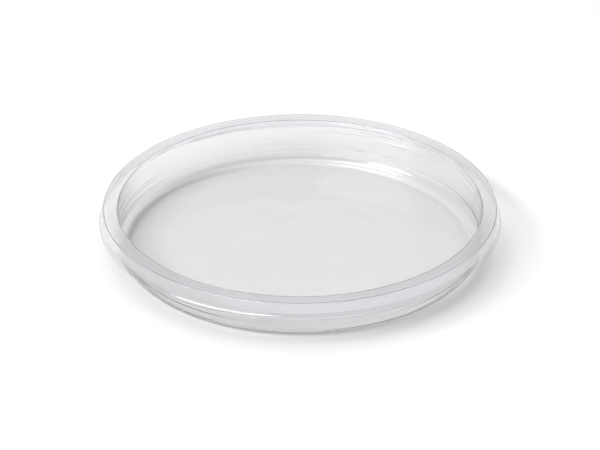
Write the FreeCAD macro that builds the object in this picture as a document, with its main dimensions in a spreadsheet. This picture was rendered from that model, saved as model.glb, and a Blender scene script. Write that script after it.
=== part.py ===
import FreeCAD, Part

import math
import os

import Sketcher

# A shallow round dish, formed in one piece from thin clear plastic sheet and open upwards. Its
# flat base turns up into a foot of two slopes, a shallow one and a steeper one, and a crease
# sends that upright into the lower wall. A small ledge sets the plug wall a little wider, up to a
# flat rim. The sheet folds over the rim, runs down outside as a skirt and curves out into a
# trimmed lip. The channel between wall and skirt is open below.
#
# Origin: centre of the base's underside, which stands on the table. +Z is up, in millimetres.

# Driving dimensions: alias, value and what it measures. Heights are above the table, and radii
# and heights are those of the air side, the face seen from inside the dish and from outside the
# skirt. A corner is where two straight runs would meet if the bend between them were sharp.
DIMENSIONS = [
    ("sheet_thickness", 0.3, "plastic sheet, the same all over"),
    ("base_corner_radius", 50.9, "corner between base and foot"),
    ("base_bend", 2.0, "bend at that corner"),
    ("foot_radius", 53.15, "corner between the foot's two slopes"),
    ("foot_height", 1.6, "height of that corner"),
    ("foot_bend", 0.4, "bend at that corner"),
    ("crease_radius", 53.75, "crease between foot and lower wall"),
    ("crease_height", 2.35, "height of the crease"),
    ("crease_bend", 0.4, "bend at the crease"),
    ("ledge_foot_radius", 53.76, "lower wall where the ledge starts"),
    ("ledge_foot_height", 4.2, "height of the ledge's foot"),
    ("ledge_top_radius", 53.9, "plug wall where the ledge ends"),
    ("ledge_top_height", 4.5, "height of the ledge's top"),
    ("ledge_bend", 0.4, "bend at both edges of the ledge"),
    ("rim_inner_radius", 54.1, "inner edge of the flat rim"),
    ("rim_outer_radius", 58.5, "outer edge of the flat rim"),
    ("rim_height", 14.2, "flat top of the rim"),
    ("rim_inner_bend", 0.5, "bend at the rim's inner edge"),
    ("rim_outer_bend", 0.45, "bend at the rim's outer edge"),
    ("skirt_foot_radius", 58.6, "corner between skirt and lip"),
    ("skirt_foot_height", 10.4, "height of that corner"),
    ("skirt_foot_bend", 2.2, "bend at that corner"),
    ("lip_radius", 59.75, "trimmed edge of the lip"),
    ("lip_height", 9.43, "height of the trimmed edge"),
]

# The bends from the axis outwards, as the aliases of their radius, height and bend.
CORNERS = {
    "base": ("base_corner_radius", "sheet_thickness", "base_bend"),
    "foot": ("foot_radius", "foot_height", "foot_bend"),
    "crease": ("crease_radius", "crease_height", "crease_bend"),
    "ledge_foot": ("ledge_foot_radius", "ledge_foot_height", "ledge_bend"),
    "ledge_top": ("ledge_top_radius", "ledge_top_height", "ledge_bend"),
    "rim_inner": ("rim_inner_radius", "rim_height", "rim_inner_bend"),
    "rim_outer": ("rim_outer_radius", "rim_height", "rim_outer_bend"),
    "skirt_foot": ("skirt_foot_radius", "skirt_foot_height", "skirt_foot_bend"),
}
LIP = ("lip_radius", "lip_height")

SKETCH_ORIGIN = (-1, 1)
VERTICAL_AXIS = -2
START, END, CENTRE = 1, 2, 3


def make_sheet(doc):
    """The spreadsheet that holds the driving dimensions."""
    sheet = doc.addObject("Spreadsheet::Sheet", "dims")
    for row, (alias, value, meaning) in enumerate(DIMENSIONS, start=1):
        sheet.set(f"A{row}", meaning)
        sheet.set(f"B{row}", str(value))
        sheet.setAlias(f"B{row}", alias)
    doc.recompute()
    return sheet


def offset_line(first, second, distance):
    """The line through two points, moved sideways to the right of its direction."""
    along = (second - first).normalize()
    aside = FreeCAD.Vector(along.y, -along.x, 0) * distance
    return first + aside, second + aside


def meeting_point(line_a, line_b):
    """The point where two lines, each given by two points, cross."""
    start, other = line_a[0], line_b[0]
    way_a, way_b = line_a[1] - start, line_b[1] - other
    scale = (other - start).cross(way_b).z / way_a.cross(way_b).z
    return start + way_a * scale


def turn_at(before, corner, after):
    """The signed angle that the outline turns by at a corner, positive to the left."""
    way_in, way_out = corner - before, after - corner
    return math.atan2(way_in.cross(way_out).z, way_in.dot(way_out))


def add_run(sketch, points, bends):
    """Straight lines along the points with an arc of the given radius in each corner.

    Returns the lines' and the arcs' indexes in the sketch and whether each arc turns left.
    """
    lines, arcs, lefts = [], [], []
    start = points[0]
    for before, corner, after, bend in zip(points, points[1:], points[2:], bends):
        turn = turn_at(before, corner, after)
        back = bend * math.tan(abs(turn) / 2)
        way_in = (corner - before).normalize()
        way_out = (after - corner).normalize()
        arc_from, arc_to = corner - way_in * back, corner + way_out * back
        left = turn > 0
        side = 1 if left else -1
        centre = arc_from + FreeCAD.Vector(-way_in.y, way_in.x, 0) * bend * side
        ends = [math.atan2(p.y - centre.y, p.x - centre.x) for p in (arc_from, arc_to)]
        if not left:
            ends.reverse()
        circle = Part.Circle(centre, FreeCAD.Vector(0, 0, 1), bend)
        lines.append(sketch.addGeometry(Part.LineSegment(start, arc_from)))
        arcs.append(sketch.addGeometry(Part.ArcOfCircle(circle, ends[0], ends[1])))
        lefts.append(left)
        start = arc_to
    lines.append(sketch.addGeometry(Part.LineSegment(start, points[-1])))
    return lines, arcs, lefts


def join_run(sketch, lines, arcs, lefts):
    """Makes every arc tangent to the line before it and the line after it."""
    for k, (arc, left) in enumerate(zip(arcs, lefts)):
        arc_in, arc_out = (START, END) if left else (END, START)
        sketch.addConstraint(Sketcher.Constraint("Tangent", lines[k], END, arc, arc_in))
        sketch.addConstraint(Sketcher.Constraint("Tangent", lines[k + 1], START, arc, arc_out))


def bind(sketch, name, alias, constraint):
    """Adds a named dimension to the sketch and drives it from a spreadsheet cell."""
    index = sketch.addConstraint(constraint)
    sketch.renameConstraint(index, name)
    sketch.setExpression(f"Constraints.{name}", f"dims.{alias}")


def bind_place(sketch, name, aliases, geometry, vertex, place):
    """Drives a point's radius and height, measured from the sketch's origin."""
    axes = (("radius", "DistanceX"), ("height", "DistanceY"))
    for (suffix, kind), alias, value in zip(axes, aliases, place):
        constraint = Sketcher.Constraint(kind, *SKETCH_ORIGIN, geometry, vertex, value)
        bind(sketch, f"{name}_at_{suffix}", alias, constraint)


def draw_section(sketch, sheet):
    """Half of the dish's cross-section: the air side, the underside and the two closing ends."""
    thickness = sheet.sheet_thickness
    aliases = list(CORNERS.values())
    bends = [getattr(sheet, bend) for _, _, bend in aliases]
    places = [(getattr(sheet, radius), getattr(sheet, height)) for radius, height, _ in aliases]
    lip = tuple(getattr(sheet, alias) for alias in LIP)

    air = [FreeCAD.Vector(*place, 0) for place in [(0, thickness), *places, lip]]
    moved = [offset_line(a, b, thickness) for a, b in zip(air, air[1:])]
    crossings = [meeting_point(a, b) for a, b in zip(moved, moved[1:])]
    under = [moved[0][0], *crossings, moved[-1][1]]
    air_lines, air_arcs, lefts = add_run(sketch, air, bends)
    under_bends = [bend + thickness * (1 if left else -1) for bend, left in zip(bends, lefts)]
    under_lines, under_arcs, _ = add_run(sketch, under, under_bends)
    join_run(sketch, air_lines, air_arcs, lefts)
    join_run(sketch, under_lines, under_arcs, lefts)

    # Air side: a level base that starts on the axis, then each corner where the sheet says.
    sketch.addConstraint(Sketcher.Constraint("PointOnObject", air_lines[0], START, VERTICAL_AXIS))
    sketch.addConstraint(Sketcher.Constraint("Horizontal", air_lines[0]))
    for k, (name, (radius, height, bend)) in enumerate(CORNERS.items()):
        corner = sketch.addGeometry(Part.Point(air[k + 1]), True)
        sketch.addConstraint(Sketcher.Constraint("PointOnObject", corner, START, air_lines[k]))
        sketch.addConstraint(Sketcher.Constraint("PointOnObject", corner, START, air_lines[k + 1]))
        bind_place(sketch, name, (radius, height), corner, START, places[k])
        bind(sketch, f"{name}_turn", bend, Sketcher.Constraint("Radius", air_arcs[k], bends[k]))
    bind_place(sketch, "lip", LIP, air_lines[-1], END, lip)

    # Underside: starts on the table, parallel to the air side, its arcs about the same centres.
    sketch.addConstraint(Sketcher.Constraint("Coincident", under_lines[0], START, *SKETCH_ORIGIN))
    for air_line, under_line in zip(air_lines, under_lines):
        sketch.addConstraint(Sketcher.Constraint("Parallel", air_line, under_line))
    for air_arc, under_arc in zip(air_arcs, under_arcs):
        sketch.addConstraint(Sketcher.Constraint("Coincident", air_arc, CENTRE, under_arc, CENTRE))

    # The ends: on the axis, and the trimmed edge square across the lip.
    axis_end = sketch.addGeometry(Part.LineSegment(under[0], air[0]))
    trimmed_end = sketch.addGeometry(Part.LineSegment(air[-1], under[-1]))
    sketch.addConstraint(Sketcher.Constraint("Coincident", axis_end, START, under_lines[0], START))
    sketch.addConstraint(Sketcher.Constraint("Coincident", axis_end, END, air_lines[0], START))
    sketch.addConstraint(Sketcher.Constraint("Coincident", trimmed_end, START, air_lines[-1], END))
    sketch.addConstraint(Sketcher.Constraint("Coincident", trimmed_end, END, under_lines[-1], END))
    sketch.addConstraint(Sketcher.Constraint("Perpendicular", trimmed_end, air_lines[-1]))


def make_dish(doc, sheet):
    """The dish: its cross-section turned once round the axis."""
    body = doc.addObject("PartDesign::Body", "DishBody")
    body.Label = "dish"
    body.Placement = FreeCAD.Placement()
    plane = next(f for f in body.Origin.OriginFeatures if f.Role == "XZ_Plane")
    sketch = body.newObject("Sketcher::SketchObject", "DishSection")
    sketch.AttachmentSupport = [(plane, "")]
    sketch.MapMode = "FlatFace"
    draw_section(sketch, sheet)
    turned = body.newObject("PartDesign::Revolution", "DishSheet")
    turned.Profile = sketch
    turned.ReferenceAxis = (sketch, ["V_Axis"])
    turned.Angle = 360
    return body


def check(doc, bodies):
    """Stops before anything is written if a feature failed or a sub-part isn't one valid solid."""
    for item in doc.Objects:
        if {"Invalid", "Error"} & set(item.State):
            raise RuntimeError(f"{item.Name} failed: {item.State}")
        if item.isDerivedFrom("Sketcher::SketchObject") and item.solve() != 0:
            raise RuntimeError(f"{item.Name} doesn't solve")
        if item.isDerivedFrom("Sketcher::SketchObject") and not item.FullyConstrained:
            raise RuntimeError(f"{item.Name} isn't fully constrained")
    for body in bodies:
        shape = body.Shape
        if shape.isNull() or not shape.isValid() or len(shape.Solids) != 1:
            raise RuntimeError(f"{body.Label} isn't one valid solid")


def main():
    doc = FreeCAD.newDocument("ClearDish")
    sheet = make_sheet(doc)
    bodies = [make_dish(doc, sheet)]
    doc.recompute()
    check(doc, bodies)
    os.makedirs("parts", exist_ok=True)
    for body in bodies:
        body.Shape.exportStep(f"parts/{body.Label}.step")
        size = body.Shape.optimalBoundingBox(False)
        print(body.Label, round(size.XLength, 2), round(size.YLength, 2), round(size.ZLength, 2))
        print("volume", round(body.Shape.Volume, 1), "lowest", round(size.ZMin, 4))


main()
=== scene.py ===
"""Looks of the clear formed dish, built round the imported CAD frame. Lengths are in metres."""

import math

import bpy
import numpy as np
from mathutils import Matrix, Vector


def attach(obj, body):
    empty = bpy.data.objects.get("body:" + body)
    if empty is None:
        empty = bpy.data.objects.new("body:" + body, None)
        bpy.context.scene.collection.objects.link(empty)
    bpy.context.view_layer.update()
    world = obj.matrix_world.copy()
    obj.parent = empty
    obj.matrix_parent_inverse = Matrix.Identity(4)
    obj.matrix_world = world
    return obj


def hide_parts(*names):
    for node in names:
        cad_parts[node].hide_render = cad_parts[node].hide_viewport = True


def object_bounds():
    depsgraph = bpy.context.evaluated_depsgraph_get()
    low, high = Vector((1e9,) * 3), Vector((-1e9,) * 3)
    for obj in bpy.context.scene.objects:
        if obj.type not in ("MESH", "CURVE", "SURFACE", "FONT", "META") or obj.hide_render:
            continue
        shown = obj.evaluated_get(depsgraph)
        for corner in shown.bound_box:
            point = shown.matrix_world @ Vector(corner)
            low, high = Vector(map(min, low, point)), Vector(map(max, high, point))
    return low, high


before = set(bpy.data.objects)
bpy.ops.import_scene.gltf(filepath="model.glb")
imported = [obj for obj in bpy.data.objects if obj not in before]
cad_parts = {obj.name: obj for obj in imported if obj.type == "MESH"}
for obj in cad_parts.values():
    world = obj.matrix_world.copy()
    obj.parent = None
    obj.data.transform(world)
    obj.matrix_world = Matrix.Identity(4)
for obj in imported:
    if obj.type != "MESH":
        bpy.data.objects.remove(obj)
cad_low, cad_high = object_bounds()

MM = 0.001
DISH = "dish"

# The sheet's section as in the CAD: the corners of the air side, in millimetres from the axis
# and above the table, each with its bend, and then the trimmed edge of the lip.
SHEET = 0.3
BASE = (50.9, SHEET, 2.0)
FOOT = (53.15, 1.6, 0.4)
CREASE = (53.75, 2.35, 0.4)
LEDGE_FOOT = (53.76, 4.2, 0.4)
LEDGE_TOP = (53.9, 4.5, 0.4)
RIM_INNER = (54.1, 14.2, 0.5)
RIM_OUTER = (58.5, 14.2, 0.45)
SKIRT_FOOT = (58.6, 10.4, 2.2)
CORNERS = [BASE, FOOT, CREASE, LEDGE_FOOT, LEDGE_TOP, RIM_INNER, RIM_OUTER, SKIRT_FOOT]
LIP = (59.75, 9.43)
CUT_BEND = 0.1            # the two tiny corners of the trimmed edge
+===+
**Written task**: From the opening line of the data above, please print each line as written up to and including the line that contains "# Origin: centre", and nothing more.

**Reply**:
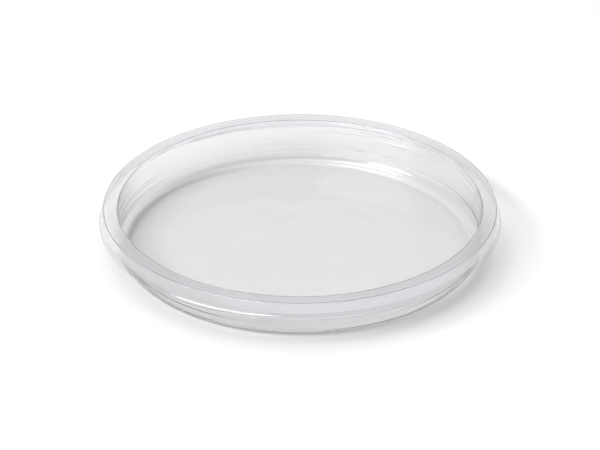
Write the FreeCAD macro that builds the object in this picture as a document, with its main dimensions in a spreadsheet. This picture was rendered from that model, saved as model.glb, and a Blender scene script. Write that script after it.
=== part.py ===
import FreeCAD, Part

import math
import os

import Sketcher

# A shallow round dish, formed in one piece from thin clear plastic sheet and open upwards. Its
# flat base turns up into a foot of two slopes, a shallow one and a steeper one, and a crease
# sends that upright into the lower wall. A small ledge sets the plug wall a little wider, up to a
# flat rim. The sheet folds over the rim, runs down outside as a skirt and curves out into a
# trimmed lip. The channel between wall and skirt is open below.
#
# Origin: centre of the base's underside, which stands on the table. +Z is up, in millimetres.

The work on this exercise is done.